Chemotherapy in non-small cell lung cancer patients after prior immunotherapy: The multicenter retrospective CLARITY study.
Bersanelli M et al.
Lung Cancer. 2020 Oct 22;150:123-131.
PMID: 33130353.
Abs of abs.
治療薬が存在するドライバー変異以外の非小細胞肺癌(NSCLC)では、初回あるいは2次治療として免疫チェックポイント阻害薬を使用し進行してしまった場合、化学療法が唯一可能な選択肢として残る。今回は進行NSCLC患者における免疫療法後のサルベージ化学療法の有効性を検討した。イタリアの20施設でのレトロスペクティブ研究を計画した。内容は2013年11月から2019年7月までにサルベージ化学療法治療を受けた進行NSCLC患者の転帰を調べることとした。本試験のプライマリーエンドポイントは全生存期間であり、化学療法開始から死亡までの期間として定義した。副次エンドポイントとしてサルベージ化学療法については無増悪生存期間、PFS、奏効率、毒性、探索的バイオマーカーとしてLDH、免疫療法中の好中球・リンパ球数比も解析した。342人のNSCLC患者が対象となり、サルベージ化学療法は全生存期間中央値6.8カ月[5.5-8.1]、PFS中央値4.1カ月[3.4-4.8]、奏効率22.8%であった。多変量解析における全生存期間の有意な予測因子(性別、ECOG PS、免疫療法の病勢コントロール)を組み合わせて”Post-CKIスコア”を作り検討したところHarrell’Cは0.65[0.59-0.71]であった。結論としては遅い治療ラインであっても、免疫療法の後は化学療法の感受性が高まる可能性を支持するものであった。Post-CKIスコアは、免疫チェックポイント阻害薬後の3つの異なる予後サブグループにうまく区分けし、NSCLCにおける遅い治療ライン設定の意思決定に有用なツールとなる可能性を示した。
感想
免疫チェックポイント阻害薬投与後の化学療法の奏効率が上がる現象については、数多くの報告があります。
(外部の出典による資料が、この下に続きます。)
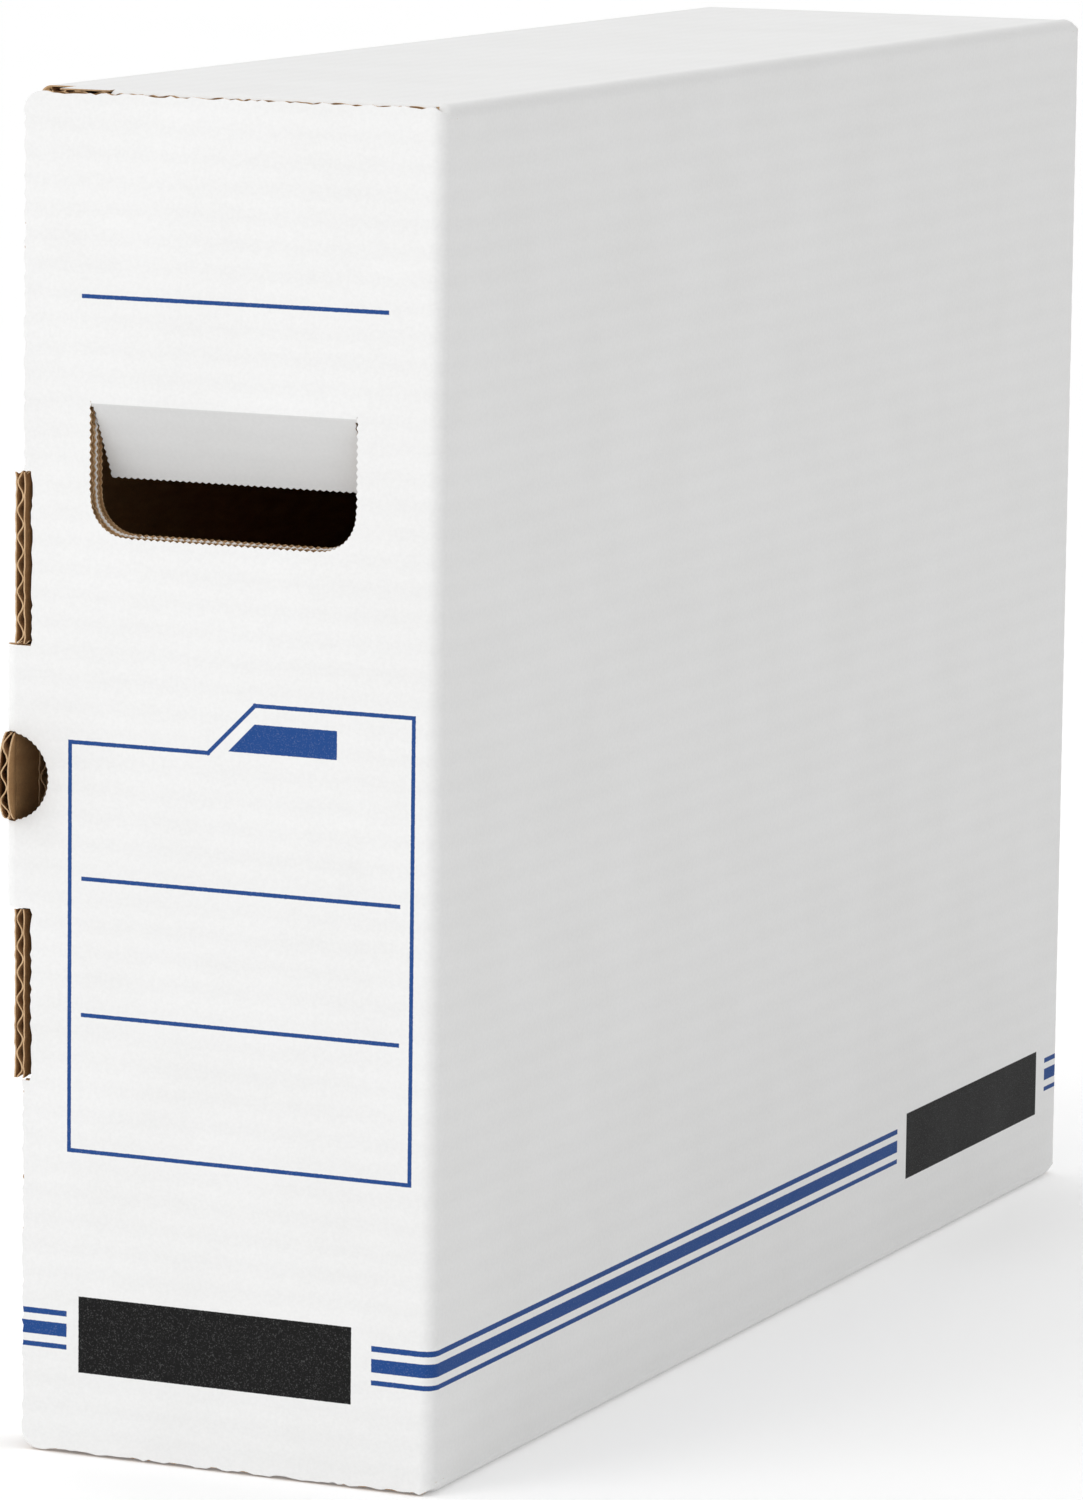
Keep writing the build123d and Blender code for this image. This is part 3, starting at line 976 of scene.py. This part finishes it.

中でも今年初めに報告されたWJOG10217L[Kato R J ImmunotherCancer2020 PMID:32066647]は、1400例あまりの規模を持ち、さらに傾向スコアマッチングを行っており信頼性の高いデータです。その報告よれば、奏効率は18.9%対11.0% オッズ比1.71[1.19-2.46];p=0.004)で有意に上昇するもののPFS、OSには反映されなかったということでした。
今回の報告は傾向スコアマッチングを用いず、単なる免疫療法後の抗がん剤の後ろ向き研究なので、研究精度という点では甘くなります。見るべきは”Post-CKIスコア”を作り検討したという点です。これは女性、PS=0 免疫療法で病勢コントロールできていたのであれば0点、男性、PS=1、免疫療法でコントロールが得られなかったのであれば1点をつけます。さらにPS=2なら2点をつけます。このスコアでうまく予後が層別化され、C統計量もまあまあだったということですが、免疫療法後に特に使える指標かどうかまでは言えません。つまり何の治療にしろ前治療でコントロールできれば予後良好でしょうし、男性より女性の方が予後が良いし、PSについては言わずもがなです。私はWJOG試験と合わせて免疫療法後の化学療法の奏効率が高いのは事実でしょうが、それを目的に免疫療法を無理に行うのは無意味で、従来通り全身状態をよく見て判断すべきということと考えています。言い換えると、免疫療法に対してリスクのある人に、その次の治療の効果を期待して、そのためだけに免疫療法をいれておくという考え方はしなくてもよいということです。